Zona pertahanan udara maritim baru Tiongkok tidak dapat diterapkan, kata Perdana Menteri Jepang Shinzo Abe pada hari Senin, dalam perang kata-kata yang sedang berlangsung mengenai wilayah udara yang mencakup wilayah di atas pulau-pulau yang diklaim oleh kedua negara.
Abe mengatakan pada sidang parlemen bahwa deklarasi zona identifikasi antipesawat oleh Tiongkok mengubah keadaan di Laut Cina Timur dan meningkatkan situasi tegang.
“Langkah-langkah yang diambil pihak Tiongkok tidak memiliki validitas apa pun terhadap Jepang, dan kami menuntut Tiongkok mencabut tindakan apa pun yang mungkin melanggar kebebasan penerbangan di wilayah udara internasional,” kata Abe dalam sidang Majelis Tinggi. “Itu bisa mengundang kejadian yang tidak terduga dan juga merupakan hal yang sangat berbahaya.”
Abe mengatakan tindakan tersebut secara sepihak memaksakan aturan yang diterapkan militer Tiongkok pada semua penerbangan di zona tersebut, dan melanggar kebebasan terbang di laut lepas, yang merupakan prinsip umum berdasarkan hukum internasional.
Sejak menjabat hampir setahun yang lalu, Abe telah memimpin langkah untuk memperkuat kemampuan pertahanan Jepang, dengan alasan ancaman dari meningkatnya kehadiran maritim dan militer Tiongkok di wilayah tersebut. Jepang telah memiliki zona serupa sejak tahun 1960an.

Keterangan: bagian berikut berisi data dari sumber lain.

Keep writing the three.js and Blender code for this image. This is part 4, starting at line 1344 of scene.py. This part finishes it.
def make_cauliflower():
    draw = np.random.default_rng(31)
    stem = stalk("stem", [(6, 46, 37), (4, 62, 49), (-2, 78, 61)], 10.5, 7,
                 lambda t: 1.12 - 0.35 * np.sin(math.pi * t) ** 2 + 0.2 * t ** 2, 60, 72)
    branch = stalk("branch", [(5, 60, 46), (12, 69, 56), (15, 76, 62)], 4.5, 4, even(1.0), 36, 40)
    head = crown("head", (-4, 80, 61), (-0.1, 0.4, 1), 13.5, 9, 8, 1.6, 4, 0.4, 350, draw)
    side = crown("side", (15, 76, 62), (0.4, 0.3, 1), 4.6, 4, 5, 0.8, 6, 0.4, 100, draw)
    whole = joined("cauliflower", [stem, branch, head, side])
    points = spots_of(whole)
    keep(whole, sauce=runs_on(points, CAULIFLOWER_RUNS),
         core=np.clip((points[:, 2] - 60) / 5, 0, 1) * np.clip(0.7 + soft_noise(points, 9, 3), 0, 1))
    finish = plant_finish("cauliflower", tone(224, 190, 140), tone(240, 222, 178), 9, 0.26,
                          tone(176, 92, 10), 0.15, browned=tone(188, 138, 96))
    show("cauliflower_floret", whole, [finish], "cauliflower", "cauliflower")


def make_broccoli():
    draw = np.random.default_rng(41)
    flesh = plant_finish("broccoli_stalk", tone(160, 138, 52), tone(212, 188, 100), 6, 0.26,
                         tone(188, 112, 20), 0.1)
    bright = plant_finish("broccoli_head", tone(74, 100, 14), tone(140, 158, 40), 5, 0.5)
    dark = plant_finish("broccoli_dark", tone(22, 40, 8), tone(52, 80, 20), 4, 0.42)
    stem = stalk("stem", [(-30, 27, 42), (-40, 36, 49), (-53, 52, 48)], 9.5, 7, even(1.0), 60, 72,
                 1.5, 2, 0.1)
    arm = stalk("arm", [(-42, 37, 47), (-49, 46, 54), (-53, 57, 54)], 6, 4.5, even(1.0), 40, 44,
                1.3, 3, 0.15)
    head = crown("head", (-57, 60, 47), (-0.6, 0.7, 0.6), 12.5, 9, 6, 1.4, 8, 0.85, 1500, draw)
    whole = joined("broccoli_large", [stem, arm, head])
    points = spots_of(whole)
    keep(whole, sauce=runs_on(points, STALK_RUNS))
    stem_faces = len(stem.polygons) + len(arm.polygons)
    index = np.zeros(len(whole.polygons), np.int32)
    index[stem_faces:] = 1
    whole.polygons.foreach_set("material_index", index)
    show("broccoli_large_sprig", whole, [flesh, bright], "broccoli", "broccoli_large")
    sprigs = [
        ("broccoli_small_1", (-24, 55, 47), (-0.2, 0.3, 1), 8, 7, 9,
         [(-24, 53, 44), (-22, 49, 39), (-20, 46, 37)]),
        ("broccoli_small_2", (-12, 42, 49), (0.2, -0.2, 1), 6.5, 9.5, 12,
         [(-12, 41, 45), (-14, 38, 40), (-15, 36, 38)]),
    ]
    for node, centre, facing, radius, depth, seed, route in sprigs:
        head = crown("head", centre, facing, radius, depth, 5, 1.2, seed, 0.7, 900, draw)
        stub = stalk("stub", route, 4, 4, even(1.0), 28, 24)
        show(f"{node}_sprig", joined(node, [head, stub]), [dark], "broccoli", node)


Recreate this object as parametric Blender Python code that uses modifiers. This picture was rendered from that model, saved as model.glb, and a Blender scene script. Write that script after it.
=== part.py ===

Sebelumnya pada hari Senin, Kementerian Luar Negeri Tiongkok mengatakan pihaknya telah mengajukan keluhan kepada Amerika Serikat mengenai “komentar tidak bertanggung jawab” mengenai demarkasi Tiongkok atas zona pulau-pulau yang disengketakan, yang dikelola oleh Jepang.
Kementerian Pertahanan Tiongkok juga menyebut keberatan Jepang terhadap zona pertahanan udara di Laut Cina Timur “sama sekali tidak berdasar dan tidak dapat diterima” dan mengatakan pihaknya telah menyampaikan pernyataan serius kepada kedutaan Jepang di Beijing.
Beijing mengeluarkan peta zona tersebut dan serangkaian peraturan pada hari Sabtu, mengatakan semua pesawat harus memberitahu pihak berwenang Tiongkok dan tunduk pada tindakan darurat militer jika mereka tidak mengidentifikasi diri atau mematuhi perintah Beijing.
Juru bicara Kementerian Luar Negeri Qin Gang mengatakan dalam sebuah pernyataan pada hari Minggu bahwa tujuan kawasan itu adalah untuk mempertahankan kedaulatan Tiongkok dan keamanan wilayah udara dan daratnya. Dia mengatakan hal itu tidak ditujukan untuk negara mana pun dan tidak mempengaruhi kebebasan penerbangan.
Menteri Luar Negeri AS John Kerry dan Menteri Pertahanan Chuck Hagel mengatakan AS “sangat prihatin” dengan tindakan sepihak Tiongkok.
“Tindakan sepihak ini merupakan upaya untuk mengubah status quo di Laut Cina Timur,” kata Kerry dalam pernyataan yang dirilis pada Sabtu. “Meningkatkan tindakan hanya akan meningkatkan ketegangan di kawasan dan menciptakan risiko terjadinya insiden.”
Qin mengatakan Tiongkok menyampaikan pernyataan serius kepada Duta Besar AS Gary Locke pada hari Minggu agar AS “memperbaiki kesalahannya dan berhenti membuat komentar yang tidak bertanggung jawab mengenai Tiongkok.”
Juru bicara Kementerian Pertahanan Yang Yujun mengatakan kementeriannya mengadu kepada atase militer Kedutaan Besar AS pada Minggu malam.
AS tidak mengambil posisi mengenai siapa yang memiliki kedaulatan atas pulau-pulau tersebut – yang disebut Diaoyu dalam bahasa Cina dan Senkaku dalam bahasa Jepang – namun mengakui bahwa pulau-pulau tersebut berada di bawah pemerintahan Jepang.
Seiring dengan peningkatan kekuatan ekonomi dan militernya dalam beberapa tahun terakhir, Tiongkok menjadi lebih tegas terhadap klaim maritimnya.